Testing the application
There’s three good ways to test the ranking API. First, through the user interface.
- Go to http://lol-powerranks-frontend.s3-website-us-east-1.amazonaws.com/
- Observe that the global top 10 rankings are published on page load.
- Click the Filter dropdown to expand the filter inputs
- Begin typing a tournament name, for example “2022 LCK Academy 1”
- Click the tournament name in the dropdown, then close the dropdown
- Click “Apply Filter” to view the rankings for all the teams in the tournament
- Click the “Stage Selection” dropdown to select a particular stage (for example, “Playoffs”), and view the rankings for all teams in that stage of the tournament.
- Click “Clear Filters” to return to global rankings
- Click the Teams input and begin entering a team name, for example, “Macko Esports”. Click the team name in the dropdown to add it to the filter. Enter more team names, for example “Bay State College” and “Karmine Corp” to add more teams to the filter.
- Click apply filter, and view that the selected teams are populated in the results, with their global rankings show to the left.
The second way to test the application is to use the API definition, built via OpenAPI.
- Go to http://ranking-service-alb-1966321887.us-east-1.elb.amazonaws.com/ranking-service/swagger-ui.html
- Observe that the API definition is viewable.
- Click the dropdown on an endpoint to view the input schemas.

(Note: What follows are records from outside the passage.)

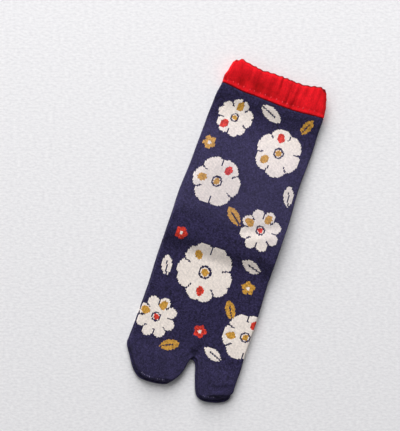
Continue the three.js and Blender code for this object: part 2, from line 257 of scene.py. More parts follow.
def creases(x, y):
    """The height that creases and slight waves add to the upper sock's front."""
    total = np.zeros(np.broadcast(x, y).shape)
    for ax, ay, bx, by, width, depth in CREASES:
        length2 = (bx - ax) ** 2 + (by - ay) ** 2
        t = np.clip(((x - ax) * (bx - ax) + (y - ay) * (by - ay)) / length2, 0, 1)
        away = np.hypot(x - ax - t * (bx - ax), y - ay - t * (by - ay))
        ends = 1 - END_FADE * np.abs(2 * t - 1) ** 3
        total -= depth * np.exp(-((away / (width / 2)) ** 2)) * ends
    for height, a, b, start, c, d, other in WAVES:
        total += height * np.sin(x / a + y / b + start) * np.sin(y / c + x / d + other)
    return total * ease(y, *TIP_FADE) * (1 - FADE_AT_CUFF * ease(y, *CUFF_FADE))


SOCKS = {
    "upper": {
        "pockets": (FOUR_TOES, BIG_TOE),
        "under": lambda x, y: upper_rise(x, y) - heel_flap(x, y),
        "over": lambda x, y: upper_rise(x, y) + flat_at(y),
        "inner_under": lambda x, y: upper_rise(x, y) + KNIT,
        "inner_over": lambda x, y: upper_rise(x, y) + flat_at(y) - KNIT,
        "cuff_under": CUFF_FLAT + SEAM,
        "front_up": True,
    },
    "lower": {
        "pockets": (FOUR_TOES, SQUARE_TOE),
        "under": lambda x, y: 0 * x,
        "over": lambda x, y: flat_at(y) + heel_flap(x, y),
        "inner_under": lambda x, y: 0 * x + KNIT,
        "inner_over": lambda x, y: flat_at(y) - KNIT + 0 * x,
        "cuff_under": 0.0,
        "front_up": False,
    },
}


def placed(sock, points):
    """Moves points in millimetres to where the sock lies, in metres."""
    points = np.array(points, float)
    if not SOCKS[sock]["front_up"]:
        down = (SEAM_Y - points[:, 1]) / (SEAM_Y - BIG_TOE["tip"][1])
        points[:, 0] += LOWER["sway"] * down
        points[:, 1] += LOWER["slip"]
    points[:, 0] -= CENTRE[0]
    points[:, 1] -= CENTRE[1]
    return points * MM


class StitchGrid:
    """Which stitch each face of a ring belongs to, and each stitch's x, unrolled from the front.

    first is the ring's first stitch, and walls say which folds are new stitches at the crotch.
    """

    def __init__(self, front_up, first=0, wales=WALES_FRONT, walls=(False, False)):
        layer = WALES_FRONT + WALES_FOLD
        # Faces to a stitch, over, round the right fold, under and round the left fold.
        faces = (2, 2, 1, 2) if front_up else (1, 2, 2, 2)
        starts = (first, WALES_FRONT, WALES_FRONT + layer - first - wales, WALES_FRONT + layer)
        counts = (wales, WALES_FOLD, wales, WALES_FOLD)
        stitch, legs, around, new = [], [], [], []
        new_folds = (False, walls[0], False, walls[1])
        for start, count, each, wall in zip(starts, counts, faces, new_folds):
            stitch.append(sum(map(len, around)) + np.arange(count * each) // each)
            legs.append(np.full(count * each, 2 // each))
            around.append(start + np.arange(count))
            new.append(np.full(count, wall))
        index = np.concatenate(around)
        if not front_up:
            index = WALES_FRONT + layer - 1 - index
        self.first = first
        self.over, self.fold, self.under = wales * faces[0], 2 * WALES_FOLD, wales * faces[2]
        self.stitch, self.legs, self.wall = map(np.concatenate, (stitch, legs, new))
        self.x = FIRST_WALE + (index + 0.5) * WALE
        self.middle = self.stitch == np.roll(self.stitch, 1)


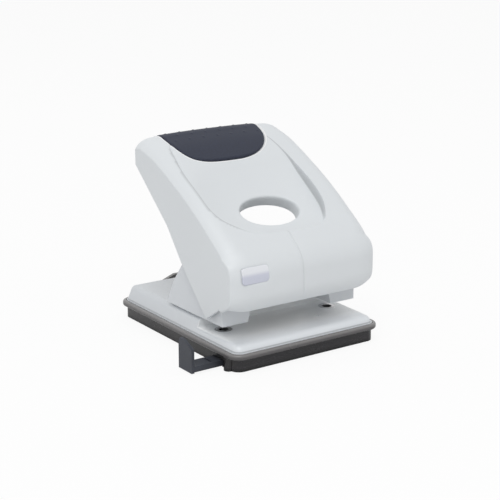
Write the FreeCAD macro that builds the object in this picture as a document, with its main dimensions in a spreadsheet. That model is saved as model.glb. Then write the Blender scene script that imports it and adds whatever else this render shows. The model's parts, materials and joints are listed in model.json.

- Click “Try it out” to demonstrate the use of each endpoint. a. /tournaments gets the list of all tournaments in the dataset b. /tournaments/{tournamentId}/stages gets the list of stages for the provided tournament ID c. /tournament_rankings/{tournamentId} gets the rankings for all the teams in a tournament. The optional stage query parameter filters the teams to only the provided stage slug d. /team_rankings gets the global rankings for all teams provided in the team_ids query string parameter (this parameter is required) e. /health is a health check f. /global_rankings gets the global rankings for the top teams (10 by default). Including the number_of_teams query parameter lets you set anywhere from 1 to 100 teams. g. /teams gets all the teams in the dataset.